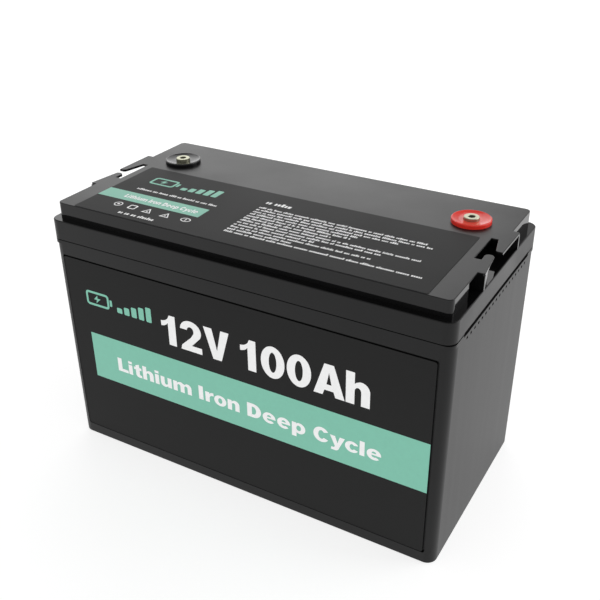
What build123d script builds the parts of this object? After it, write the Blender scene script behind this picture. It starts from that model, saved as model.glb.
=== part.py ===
from build123d import *
from math import cos, radians, sin, tan
import os

# Deep cycle battery: four lithium iron phosphate cells and their management board in a
# moulded case, with a raised top that carries two threaded terminals and two rope hooks.
# Millimetres.  The origin is the centre of the case's underside, +X points at the positive
# terminal's end, -Y at the labelled front and +Z up.

# ---- container -----------------------------------------------------------------------
seam_z = 184.5                    # where the container ends and the cover's band begins
case_half_x = 164.9               # at the seam
case_half_y = 85.2
case_corner = 8.0
draft = 0.22                      # degrees, the walls lean in towards the floor
foot_radius = 1.2
lip_height = 2.7                  # the rim's corners stand out as small lips under the seam
lip_corner = 6.3
cavity_half_x = 161.0
cavity_half_y = 81.5
cavity_corner = 5.0
floor_thickness = 3.0

recess_half_x = 157.0             # shallow label recess on the front and on the back
recess_bottom = 9.5
recess_top = 172.8
recess_depth = 0.6
recess_corner = 2.0
label_gap = 0.9                   # the front label is this much smaller all round than its recess,
label_shift = 0.8                 # and sits low and to the left in it
label_groove_width = 1.7          # drain groove round the edge of the front recess
label_groove_depth = 1.8

groove_half_y = 67.0              # pry groove across both ends, half in each moulding
groove_bottom = 182.6
groove_top = 186.3
groove_floor_x = 163.4
tick_count = 18                   # row of small vent nicks under each pry groove
tick_pitch = 7.1
tick_width = 2.8
tick_bottom = 178.6
tick_height = 1.9
tick_depth = 2.6

# ---- cover with its glossy ledge ---------------------------------------------------------
ledge_z = 201.5
band_half_x = 165.0
band_half_y = 86.0
band_corner = 8.0
band_edge_radius = 0.8
shadow_gap = 1.2                  # height of the dark line round the foot of the band
shadow_depth = 2.0
deck_thickness = 3.0
tongue_thickness = 2.2            # the tongue drops inside the container
tongue_drop = 4.0
tongue_rise = 3.5
seal_inset = 0.5                  # the seal's groove, measured out from the cavity wall
seal_width = 1.2
seal_depth = 1.3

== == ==

# STATED TASK
Print only the lines from the top of the data above down to the line holding "tick_depth = 2.6", inclusive.

# RESULT BELOW
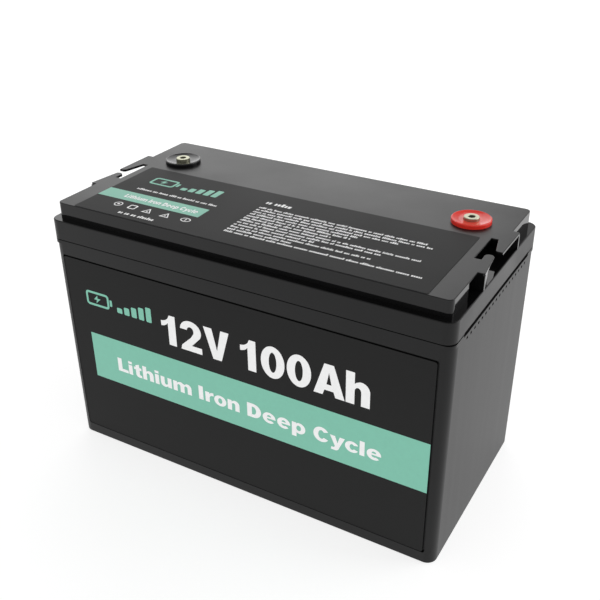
What build123d script builds the parts of this object? After it, write the Blender scene script behind this picture. It starts from that model, saved as model.glb.
=== part.py ===
from build123d import *
from math import cos, radians, sin, tan
import os

# Deep cycle battery: four lithium iron phosphate cells and their management board in a
# moulded case, with a raised top that carries two threaded terminals and two rope hooks.
# Millimetres.  The origin is the centre of the case's underside, +X points at the positive
# terminal's end, -Y at the labelled front and +Z up.

# ---- container -----------------------------------------------------------------------
seam_z = 184.5                    # where the container ends and the cover's band begins
case_half_x = 164.9               # at the seam
case_half_y = 85.2
case_corner = 8.0
draft = 0.22                      # degrees, the walls lean in towards the floor
foot_radius = 1.2
lip_height = 2.7                  # the rim's corners stand out as small lips under the seam
lip_corner = 6.3
cavity_half_x = 161.0
cavity_half_y = 81.5
cavity_corner = 5.0
floor_thickness = 3.0

recess_half_x = 157.0             # shallow label recess on the front and on the back
recess_bottom = 9.5
recess_top = 172.8
recess_depth = 0.6
recess_corner = 2.0
label_gap = 0.9                   # the front label is this much smaller all round than its recess,
label_shift = 0.8                 # and sits low and to the left in it
label_groove_width = 1.7          # drain groove round the edge of the front recess
label_groove_depth = 1.8

groove_half_y = 67.0              # pry groove across both ends, half in each moulding
groove_bottom = 182.6
groove_top = 186.3
groove_floor_x = 163.4
tick_count = 18                   # row of small vent nicks under each pry groove
tick_pitch = 7.1
tick_width = 2.8
tick_bottom = 178.6
tick_height = 1.9
tick_depth = 2.6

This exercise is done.